It has been something of a theme in the last few of Ehrenreich's books that the middle- and lower-classes get to carry the cross. When bad things happen, it's their fault,whether the bad things happen to them or to somebody else. In Bait and Switch, Ehrenreich specifically targets the coaches and seminars aimed at newly-unemployed white collar workers, telling them how to change their looks and attitudes, and asks "what's wrong with this picture?"
In Bright-Sided, she takes this theme farther. She investigates the actual positive-thinking industry itself, from its presumed origins to the present day, and points to the links between this near-magical-thinking method and the recent economic disasters. A significant case in point was George W. Bush, who hated to hear anything "negative". If we believe all is right with the world then good things will come to us.
Ehrenreich traces the origins of the positive-thinking movement to a reaction to doomsday Calvinist training back in the early days of this country. She picks out a few examples of preachers of different sorts, most particularly Mary Baker Eddy, who rejected the common fatalistic teachings of the day and proposed that all we need is there for the taking if we simply let it in.

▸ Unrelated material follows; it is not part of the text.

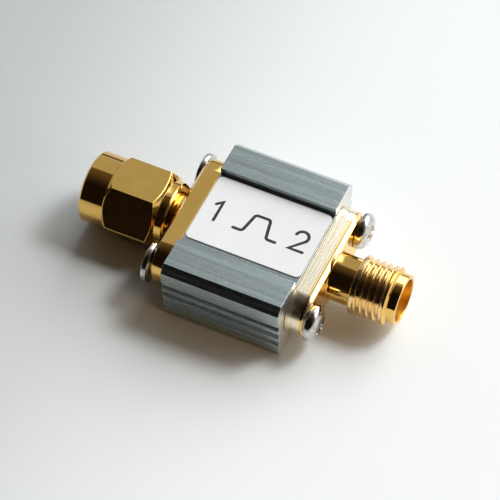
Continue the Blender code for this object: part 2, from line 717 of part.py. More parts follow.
def build_solder(name, side, parts, cutters, material):
    """Solder fillet over the end of a contact's tail, where it lies on the board."""
    shape = bmesh.new()
    bmesh.ops.create_uvsphere(shape, u_segments=16, v_segments=8, radius=1.0)
    half_sizes = Vector((SOLDER_LENGTH / 2, SOLDER_WIDTH / 2, SOLDER_HEIGHT))
    bmesh.ops.scale(shape, vec=half_sizes, verts=shape.verts)
    bmesh.ops.bisect_plane(shape, geom=shape.verts[:] + shape.edges[:] + shape.faces[:],
                           plane_co=(0, 0, 0), plane_no=(0, 0, 1), clear_inner=True)
    bmesh.ops.holes_fill(shape, edges=[e for e in shape.edges if e.is_boundary])
    fillet = add_object(name, mesh_from_bmesh(name, shape), parts, material)
    tip = side * (HOUSING_LENGTH / 2 - TAIL_REACH)
    fillet.location = (tip, 0.0, BOARD_TOP + SEAT_GAP)
    bore = add_object("tail_cutter",
                      cylinder_mesh("tail_cutter", TAIL_DIAMETER / 2 + SEAT_GAP,
                                    TAIL_REACH, SMALL_STEPS), cutters)
    along_axis(bore, side)
    bore.location.x = tip + side * (TAIL_REACH / 2 - SEAT_GAP)
    mark_cutter(bore)
    add_boolean(fillet, "DIFFERENCE", bore)
    return fillet


def main():
    clear_scene()
    parts = new_collection("rf_bandpass_filter")
    cutters = new_collection("cutters")
    aluminium = new_material("aluminium", (0.55, 0.57, 0.58), 0.42, 1.0)
    paper = new_material("white_label", (0.86, 0.86, 0.87), 0.6, 0.0)
    gold = new_material("gold_plate", (0.83, 0.61, 0.28), 0.18, 1.0)
    steel = new_material("screw_steel", (0.72, 0.72, 0.70), 0.2, 1.0)
    spring = new_material("spring_bronze", (0.6, 0.45, 0.25), 0.3, 1.0)
    insulator = new_material("white_insulator", (0.85, 0.85, 0.82), 0.5, 0.0)
    silicone = new_material("gasket_silicone", (0.55, 0.12, 0.07), 0.6, 0.0)
    laminate = new_material("board_laminate", (0.03, 0.2, 0.09), 0.5, 0.0)
    ceramic = new_material("chip_ceramic", (0.12, 0.12, 0.13), 0.5, 0.0)
    solder = new_material("solder", (0.6, 0.6, 0.6), 0.3, 1.0)

    build_housing(parts, cutters, aluminium)
    build_label(parts, paper)

    build_female_body(parts, cutters, gold)
    build_dielectric("female_dielectric", FEMALE_FACE_X, TOWARDS_FEMALE, parts, insulator)
    build_female_contact(parts, cutters, gold)

    build_male_body(parts, cutters, gold)
    build_dielectric("male_dielectric", MALE_FACE_X, TOWARDS_MALE, parts, insulator)
    build_male_pin(parts, gold)
    build_coupling_nut(parts, cutters, gold)
    build_retaining_ring(parts, cutters, spring)
    build_gasket(parts, silicone)

    screws = (("female_screw_front", TOWARDS_FEMALE, -1), ("female_screw_back", TOWARDS_FEMALE, 1),
              ("male_screw_front", TOWARDS_MALE, -1), ("male_screw_back", TOWARDS_MALE, 1))
    for (name, side, across), turn in zip(screws, SCREW_TURNS):
        build_screw(name, side, across, turn, parts, cutters, steel)

    build_board(parts, laminate)
    large = (FILTER_CHIP_LENGTH, FILTER_CHIP_WIDTH, FILTER_CHIP_HEIGHT)
    small = (SMALL_CHIP_LENGTH, SMALL_CHIP_WIDTH, SMALL_CHIP_WIDTH)
    build_chip("filter_chip", large, 0.0, 0.0, parts, ceramic)
    build_chip("input_inductor", small, -CHIP_OFFSET_X, CHIP_OFFSET_Y, parts, ceramic)
    build_chip("output_inductor", small, CHIP_OFFSET_X, CHIP_OFFSET_Y, parts, ceramic)
    build_chip("input_capacitor", small, -CHIP_OFFSET_X, -CHIP_OFFSET_Y, parts, ceramic)
    build_chip("output_capacitor", small, CHIP_OFFSET_X, -CHIP_OFFSET_Y, parts, ceramic)
    build_solder("input_solder", TOWARDS_MALE, parts, cutters, solder)
    build_solder("output_solder", TOWARDS_FEMALE, parts, cutters, solder)


main()
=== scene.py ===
"""Looks of the in-line band-pass filter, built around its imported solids.

X runs along the connectors from the male to the female end, Y away from the
camera and Z up, all in metres.
"""

import math

import bmesh
import bpy
from mathutils import Matrix, Vector


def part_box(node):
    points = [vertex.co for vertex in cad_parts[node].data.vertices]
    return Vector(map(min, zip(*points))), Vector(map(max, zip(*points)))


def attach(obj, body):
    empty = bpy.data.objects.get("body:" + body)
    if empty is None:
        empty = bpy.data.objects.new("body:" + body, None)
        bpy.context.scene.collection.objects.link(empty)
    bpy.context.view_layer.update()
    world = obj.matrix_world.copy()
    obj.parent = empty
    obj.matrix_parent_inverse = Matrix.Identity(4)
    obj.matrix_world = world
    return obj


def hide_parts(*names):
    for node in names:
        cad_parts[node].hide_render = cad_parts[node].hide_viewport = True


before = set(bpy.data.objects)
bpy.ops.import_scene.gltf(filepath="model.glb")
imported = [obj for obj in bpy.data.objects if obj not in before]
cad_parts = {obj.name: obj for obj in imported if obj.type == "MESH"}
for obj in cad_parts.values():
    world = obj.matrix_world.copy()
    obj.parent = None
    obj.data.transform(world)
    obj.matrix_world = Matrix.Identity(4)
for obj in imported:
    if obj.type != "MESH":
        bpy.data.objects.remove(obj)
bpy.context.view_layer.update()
MM = 0.001


# Places read from the frame
HOUSING_LOW, HOUSING_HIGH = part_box("housing")
LABEL_LOW, LABEL_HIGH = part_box("label")
AXIS_Z = (HOUSING_LOW.z + HOUSING_HIGH.z) / 2
HALF_LENGTH = HOUSING_HIGH.x
HALF_WIDTH = HOUSING_HIGH.y
FLANGE_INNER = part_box("female_body")[0].x
FEMALE_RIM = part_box("female_body")[1].x
MALE_FACE = -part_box("male_body")[0].x
NUT_FRONT = -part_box("coupling_nut")[0].x
NUT_REAR = -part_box("coupling_nut")[1].x
SCREW_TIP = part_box("female_screw_front")[0].x

# Camera, measured from the photograph
CAMERA_AZIMUTH = math.radians(27.254)
CAMERA_ELEVATION = math.radians(54.171)
CAMERA_ROLL = math.radians(-2.238)
CAMERA_DISTANCE = 265.09 * MM
CAMERA_AIM = Vector((0.0, 0.0, 3.99 * MM))
CAMERA_SHIFT = (0.841 * MM, 0.465 * MM)
SENSOR_WIDTH = 36.0
LENS = 182.63
CLIP_NEAR = 10 * MM
CLIP_FAR = 10.0

# Levels of the room's light, where 1 is white
WALL_LEVEL = 0.46
WINDOW_LEVEL = 3.8
DUSK_LEVEL = 0.11
FRONT_LEVEL = 0.008

# The room by its direction from the part: where each side of the wall and window fades in or out
WALL_NORMAL = (0.0, 0.933, -0.358)
WALL_EDGE = (-0.02, 0.03)
WALL_FOOT = (0.0, 0.06)
WALL_FOOT_SHARE = 0.3
DUSK_END = -0.75
WINDOW_LEFT = (-0.20, -0.12)
WINDOW_FRONT = (0.10, 0.52)
WINDOW_SILL = (0.14, 0.20)
WINDOW_HEAD = (0.76, 0.86)
WARM_TINT = (1.0, 0.76, 0.58)
COOL_TINT = (0.965, 0.995, 1.0)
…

While she makes several references to Harriet Beecher Stowe and two of her siblings, she does not, oddly, mention Henry Ward Beecher, another brother, who essentially led the movement away from Calvinism to an early version of today's feel-good religions. He became what was probably the first religious megastar, even accompanied by the scandals that seem to go along with this position. (Take a look at The Most Famous Man in America - and here I note that I am related to the Beechers, just for disclosure.) Somehow Ehrenreich misses Beecher, but she doesn't miss the bigger picture.
From here she moves into the twentieth century and to such luminaries as Norman Vincent Peale (The Power of Positive Thinking), Napoleon Hill (Think and Grow Rich), Dale Carnegie (How to Win Friends and Influence People). She looks at the new crop, from Martin Seligman to the co-authors of The Secret to many others.
While the now-huge industry of positive thinking, including motivational speakers, seminars and workshops, books, DVDs and more, relies in large part on the contention that positive thinking actually works, Ehrenreich plunges daggers into that balloon. She dissects the claims that the method is backed by science and finds that the emperor has no clothes.
So what? So what if millions spend their money needlessly on shoddy science? It wouldn't be the first time. The reason for Ehrenreich's anger, which starts at the very beginning of the book with anger at the exhortations of others to see her diagnosis of breast cancer as a positive thing and her chances at beating it as dependent on her attitude, is that this focus on wispy, intuitional, ungrounded methods pulls the rug out from under sounder disciplines and actions. Thus the rise of the corporations at the expense of everyone under the top levels. Thus the damage to our economy, to our housing stability, to our position in the world, and to our own ability to do anything about any of it.
Positive thinking, in other words, is a negative thing. We need to stay not in the negative but in the real world. Base our decisions on sound reasoning and experience. See what is happening clearly, take the blinders off. Get angry if it makes sense.
As usual, the book is simply written, easy to read, and contains many pages of notes and references, allowing one to take it further.
I like that Ehrenreich faced this one down directly, but I want more. I may need to dip more into the heavier texts. We'll see.